Про Иону | страница 102



И вот теперь она вызвала меня.

Мне ничего не было известно от Эллы. Картину восстанавливала сама Марина Петровна при помощи подробного опроса второклассников и теперь излагала.

Я узнала, что на протяжении трех дней после происшествия Элла не являлась на занятия. А сегодня пришла как ни в чем не бывало.

Я, во-первых, заверила, что совершенно не в курсе дела.
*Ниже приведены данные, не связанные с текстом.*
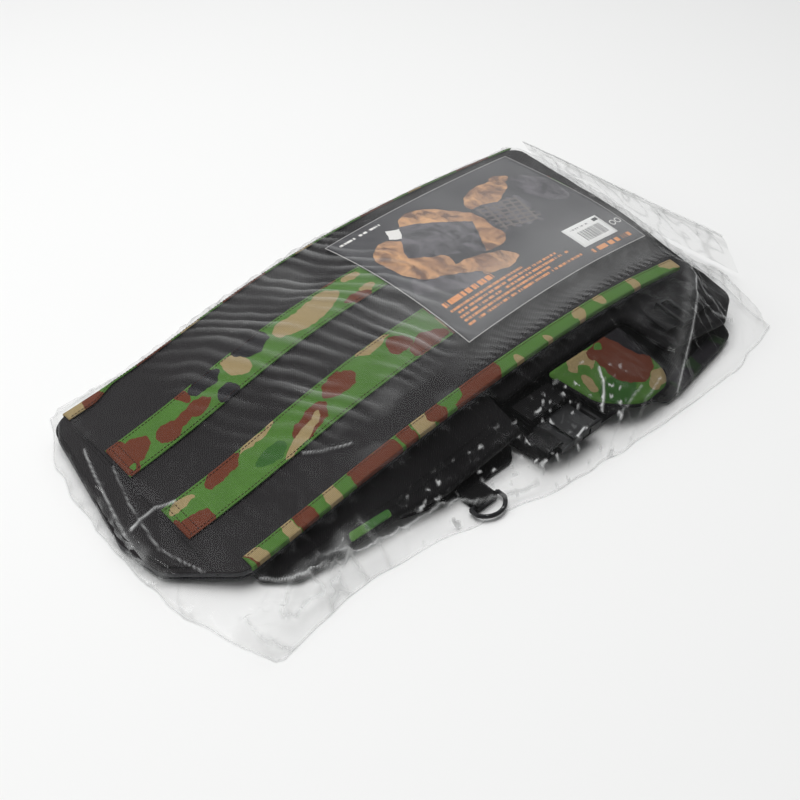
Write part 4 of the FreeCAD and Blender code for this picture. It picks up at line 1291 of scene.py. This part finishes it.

Ежедневно Элла выходила из дома в положенный час и возвращалась как обычно после занятий на продленке.

Учительница посмотрела на меня сочувственно.

— У вас очень трудная девочка.

Я кивнула, но возразила:

— Дело не в ее трудности.

Марина Петровна спросила:

— А в чем же дело?

— Вы сами знаете, в чем.

— Ах, вы, конечно, про это самое. Свернули на пробитую дорожку.

— Да, свернула. Я вас уважаю как педагога. Но надо было посвятить урок объяснению, что евреи бывают и хорошие. А вы замяли.

— Я не против, больше того, у меня подруга как раз еврейка. Но ваша дочка меня обозвала дурой. При всем классе. А мне через три года на пенсию. Мне еще тут три года работать. С каким именем я уйду? Про меня пересказывать будут по школам. Вот это я называю вопиющий факт. Это проблема общественного звучания. А национальность — что такое? Я не понимаю. Ну, сказали: «Еврей». Ну, даже при всех. Ну, в журнале написано. Как говорится, из слова песни не выкинешь. Это же надо так воспитать своих собственных детей, я вас имею в виду, чтобы они от одного названия своей родной национальности шарахались и бесились!

Я молчала из последних сил. Но, насколько возможно, поставила вопрос ребром:

— Что вы хотите?

Марина Петровна четко ответила:

— Элле надо при всех извиниться. Попросить у меня прощения.

— Хорошо. Она попросит.


Да. За своего ребенка надо сражаться. Если вырываешь его из лап тяжелой болезни, если выносишь из пожара и так далее. Но здесь — другой случай. Какой другой — я не сформулировала. Потому что невозможно.

Занятия в группе продленного дня только-только заканчивались. Я нашла Эллу в пустом классе. Она собирала портфель, за последней партой, самой большой.

Я увидела ее от двери — одна в огромной комнате с высокими окнами. Стены были увешаны портретами выдающихся людей прошлого и настоящего. В том числе и космонавтами. Они смотрели на мою дочь осуждающе. А некоторые улыбались. Особенно космонавты. В голове мелькнула мысль, что космонавты всегда фотографируются с улыбкой. На плакатах или даже в газетах с орденами и звездами Героев Советского Союза. А члены Политбюро никогда не улыбаются. Да. У них разный возраст и знания.